What you need to do> Output every line below exactly.

Dataset>
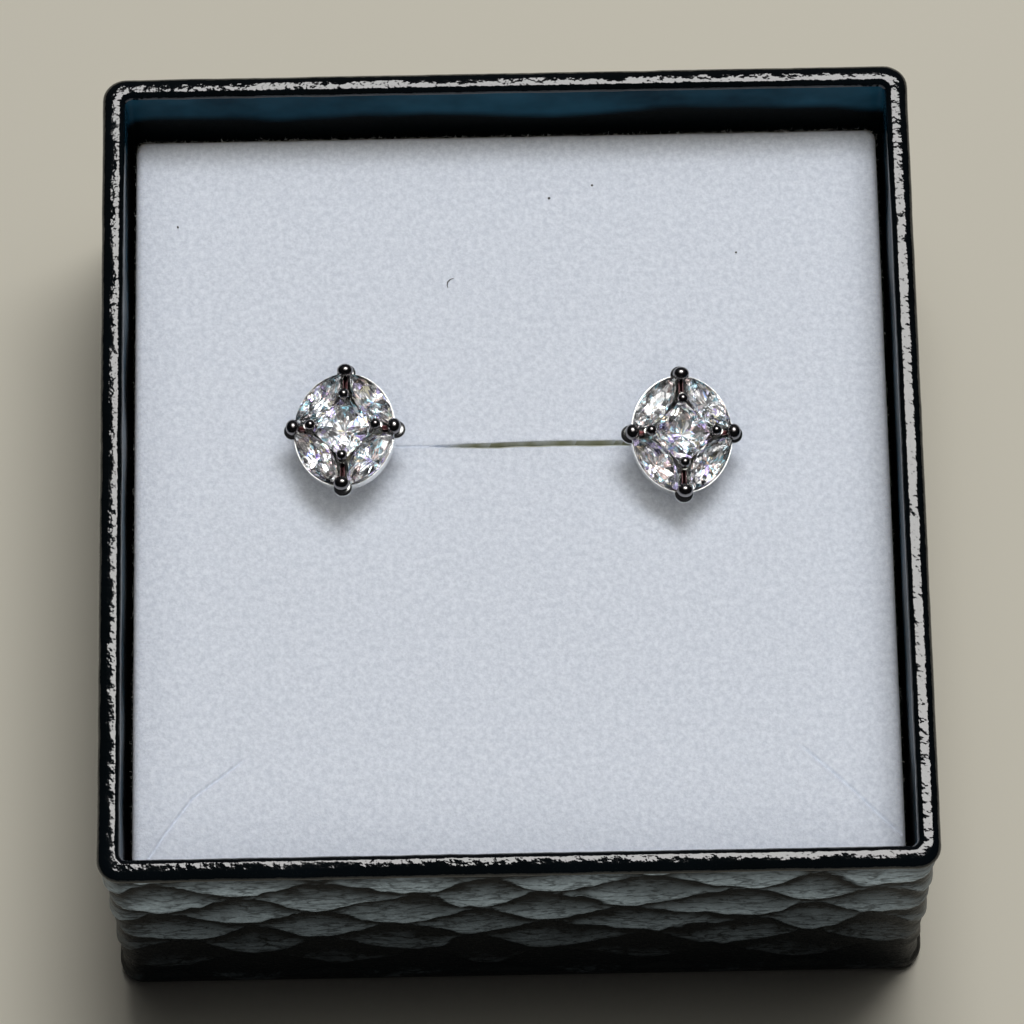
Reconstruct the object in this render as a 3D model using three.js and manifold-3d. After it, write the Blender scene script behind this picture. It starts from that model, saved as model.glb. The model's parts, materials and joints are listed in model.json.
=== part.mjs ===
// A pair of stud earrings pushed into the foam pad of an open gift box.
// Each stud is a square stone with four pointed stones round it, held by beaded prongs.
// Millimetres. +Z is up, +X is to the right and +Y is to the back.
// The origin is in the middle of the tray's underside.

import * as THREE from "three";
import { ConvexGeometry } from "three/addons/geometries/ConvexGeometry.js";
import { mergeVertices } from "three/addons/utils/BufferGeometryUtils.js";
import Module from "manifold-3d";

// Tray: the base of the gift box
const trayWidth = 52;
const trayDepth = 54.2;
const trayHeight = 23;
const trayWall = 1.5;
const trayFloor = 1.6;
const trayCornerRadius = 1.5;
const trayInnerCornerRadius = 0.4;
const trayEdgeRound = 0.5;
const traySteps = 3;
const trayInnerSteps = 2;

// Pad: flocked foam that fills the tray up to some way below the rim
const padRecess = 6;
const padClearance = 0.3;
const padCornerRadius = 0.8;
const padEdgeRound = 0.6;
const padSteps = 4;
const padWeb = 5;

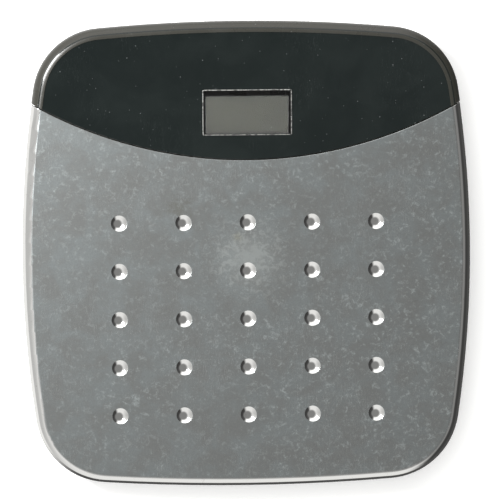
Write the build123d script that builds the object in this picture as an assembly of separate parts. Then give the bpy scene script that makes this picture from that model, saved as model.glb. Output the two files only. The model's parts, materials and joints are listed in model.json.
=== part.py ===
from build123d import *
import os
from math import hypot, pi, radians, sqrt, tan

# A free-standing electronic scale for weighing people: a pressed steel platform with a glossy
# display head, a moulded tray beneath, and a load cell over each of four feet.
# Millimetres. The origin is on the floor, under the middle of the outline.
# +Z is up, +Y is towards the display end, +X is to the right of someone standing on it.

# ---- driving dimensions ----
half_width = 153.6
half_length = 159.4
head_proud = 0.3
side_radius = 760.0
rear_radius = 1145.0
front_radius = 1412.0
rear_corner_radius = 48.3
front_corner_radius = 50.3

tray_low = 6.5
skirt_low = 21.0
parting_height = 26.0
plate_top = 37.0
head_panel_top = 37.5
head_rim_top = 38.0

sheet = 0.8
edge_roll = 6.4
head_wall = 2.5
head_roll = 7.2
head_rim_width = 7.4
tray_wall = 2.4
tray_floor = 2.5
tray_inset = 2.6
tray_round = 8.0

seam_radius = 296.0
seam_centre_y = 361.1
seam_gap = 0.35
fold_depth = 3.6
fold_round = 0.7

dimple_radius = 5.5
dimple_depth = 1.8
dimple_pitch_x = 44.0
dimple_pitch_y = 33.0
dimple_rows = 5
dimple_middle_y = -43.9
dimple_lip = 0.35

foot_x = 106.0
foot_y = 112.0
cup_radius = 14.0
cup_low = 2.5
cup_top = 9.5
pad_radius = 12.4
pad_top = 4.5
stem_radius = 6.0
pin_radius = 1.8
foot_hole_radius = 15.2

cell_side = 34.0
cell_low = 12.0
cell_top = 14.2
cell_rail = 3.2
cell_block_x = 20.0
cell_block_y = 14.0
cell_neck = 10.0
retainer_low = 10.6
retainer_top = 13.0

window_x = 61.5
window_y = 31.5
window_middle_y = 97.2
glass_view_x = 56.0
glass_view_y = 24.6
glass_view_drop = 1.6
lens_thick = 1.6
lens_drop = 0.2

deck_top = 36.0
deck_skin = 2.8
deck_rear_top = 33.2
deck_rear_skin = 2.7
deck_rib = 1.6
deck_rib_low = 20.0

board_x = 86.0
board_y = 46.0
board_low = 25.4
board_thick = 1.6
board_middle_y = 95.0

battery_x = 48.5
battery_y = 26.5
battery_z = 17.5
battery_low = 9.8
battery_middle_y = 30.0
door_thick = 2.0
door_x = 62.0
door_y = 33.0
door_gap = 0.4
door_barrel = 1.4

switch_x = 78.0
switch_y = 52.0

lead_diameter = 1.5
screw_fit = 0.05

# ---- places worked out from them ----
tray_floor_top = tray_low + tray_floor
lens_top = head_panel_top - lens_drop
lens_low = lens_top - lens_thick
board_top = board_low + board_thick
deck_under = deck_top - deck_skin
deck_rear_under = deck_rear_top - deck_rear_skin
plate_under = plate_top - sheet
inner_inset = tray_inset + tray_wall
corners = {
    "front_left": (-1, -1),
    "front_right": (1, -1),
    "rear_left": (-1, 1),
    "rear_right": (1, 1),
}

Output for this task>
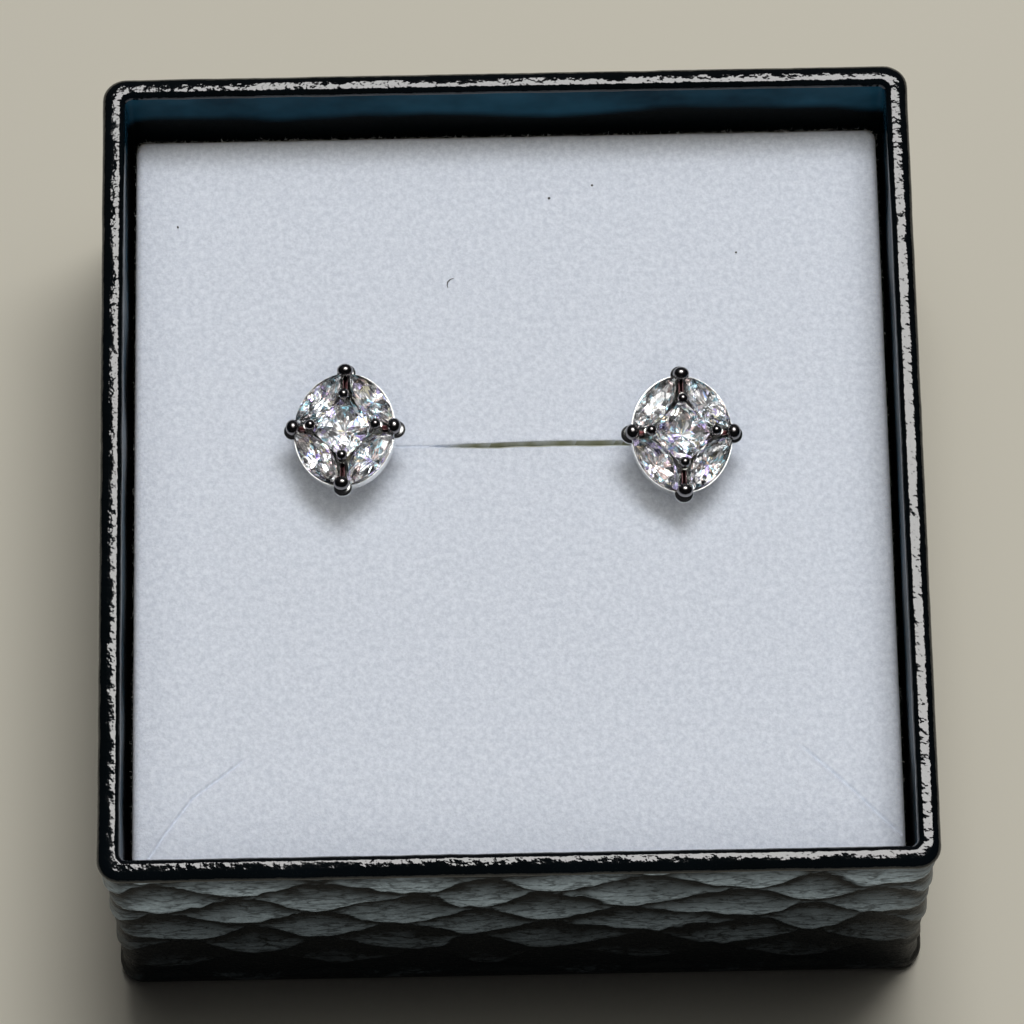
Reconstruct the object in this render as a 3D model using three.js and manifold-3d. After it, write the Blender scene script behind this picture. It starts from that model, saved as model.glb. The model's parts, materials and joints are listed in model.json.
=== part.mjs ===
// A pair of stud earrings pushed into the foam pad of an open gift box.
// Each stud is a square stone with four pointed stones round it, held by beaded prongs.
// Millimetres. +Z is up, +X is to the right and +Y is to the back.
// The origin is in the middle of the tray's underside.

import * as THREE from "three";
import { ConvexGeometry } from "three/addons/geometries/ConvexGeometry.js";
import { mergeVertices } from "three/addons/utils/BufferGeometryUtils.js";
import Module from "manifold-3d";

// Tray: the base of the gift box
const trayWidth = 52;
const trayDepth = 54.2;
const trayHeight = 23;
const trayWall = 1.5;
const trayFloor = 1.6;
const trayCornerRadius = 1.5;
const trayInnerCornerRadius = 0.4;
const trayEdgeRound = 0.5;
const traySteps = 3;
const trayInnerSteps = 2;

// Pad: flocked foam that fills the tray up to some way below the rim
const padRecess = 6;
const padClearance = 0.3;
const padCornerRadius = 0.8;
const padEdgeRound = 0.6;
const padSteps = 4;
const padWeb = 5;

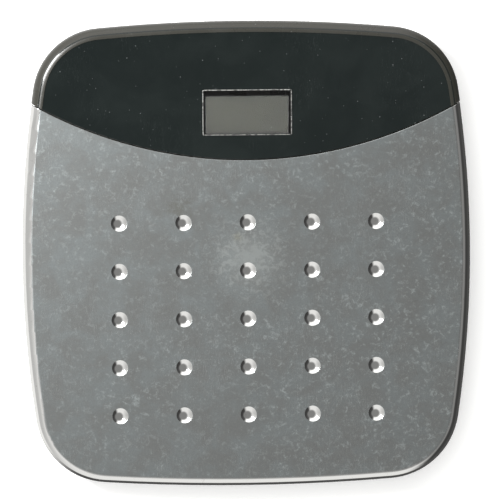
Write the build123d script that builds the object in this picture as an assembly of separate parts. Then give the bpy scene script that makes this picture from that model, saved as model.glb. Output the two files only. The model's parts, materials and joints are listed in model.json.
=== part.py ===
from build123d import *
import os
from math import hypot, pi, radians, sqrt, tan

# A free-standing electronic scale for weighing people: a pressed steel platform with a glossy
# display head, a moulded tray beneath, and a load cell over each of four feet.
# Millimetres. The origin is on the floor, under the middle of the outline.
# +Z is up, +Y is towards the display end, +X is to the right of someone standing on it.

# ---- driving dimensions ----
half_width = 153.6
half_length = 159.4
head_proud = 0.3
side_radius = 760.0
rear_radius = 1145.0
front_radius = 1412.0
rear_corner_radius = 48.3
front_corner_radius = 50.3

tray_low = 6.5
skirt_low = 21.0
parting_height = 26.0
plate_top = 37.0
head_panel_top = 37.5
head_rim_top = 38.0

sheet = 0.8
edge_roll = 6.4
head_wall = 2.5
head_roll = 7.2
head_rim_width = 7.4
tray_wall = 2.4
tray_floor = 2.5
tray_inset = 2.6
tray_round = 8.0

seam_radius = 296.0
seam_centre_y = 361.1
seam_gap = 0.35
fold_depth = 3.6
fold_round = 0.7

dimple_radius = 5.5
dimple_depth = 1.8
dimple_pitch_x = 44.0
dimple_pitch_y = 33.0
dimple_rows = 5
dimple_middle_y = -43.9
dimple_lip = 0.35

foot_x = 106.0
foot_y = 112.0
cup_radius = 14.0
cup_low = 2.5
cup_top = 9.5
pad_radius = 12.4
pad_top = 4.5
stem_radius = 6.0
pin_radius = 1.8
foot_hole_radius = 15.2

cell_side = 34.0
cell_low = 12.0
cell_top = 14.2
cell_rail = 3.2
cell_block_x = 20.0
cell_block_y = 14.0
cell_neck = 10.0
retainer_low = 10.6
retainer_top = 13.0

window_x = 61.5
window_y = 31.5
window_middle_y = 97.2
glass_view_x = 56.0
glass_view_y = 24.6
glass_view_drop = 1.6
lens_thick = 1.6
lens_drop = 0.2

deck_top = 36.0
deck_skin = 2.8
deck_rear_top = 33.2
deck_rear_skin = 2.7
deck_rib = 1.6
deck_rib_low = 20.0

board_x = 86.0
board_y = 46.0
board_low = 25.4
board_thick = 1.6
board_middle_y = 95.0

battery_x = 48.5
battery_y = 26.5
battery_z = 17.5
battery_low = 9.8
battery_middle_y = 30.0
door_thick = 2.0
door_x = 62.0
door_y = 33.0
door_gap = 0.4
door_barrel = 1.4

switch_x = 78.0
switch_y = 52.0

lead_diameter = 1.5
screw_fit = 0.05

# ---- places worked out from them ----
tray_floor_top = tray_low + tray_floor
lens_top = head_panel_top - lens_drop
lens_low = lens_top - lens_thick
board_top = board_low + board_thick
deck_under = deck_top - deck_skin
deck_rear_under = deck_rear_top - deck_rear_skin
plate_under = plate_top - sheet
inner_inset = tray_inset + tray_wall
corners = {
    "front_left": (-1, -1),
    "front_right": (1, -1),
    "rear_left": (-1, 1),
    "rear_right": (1, 1),
}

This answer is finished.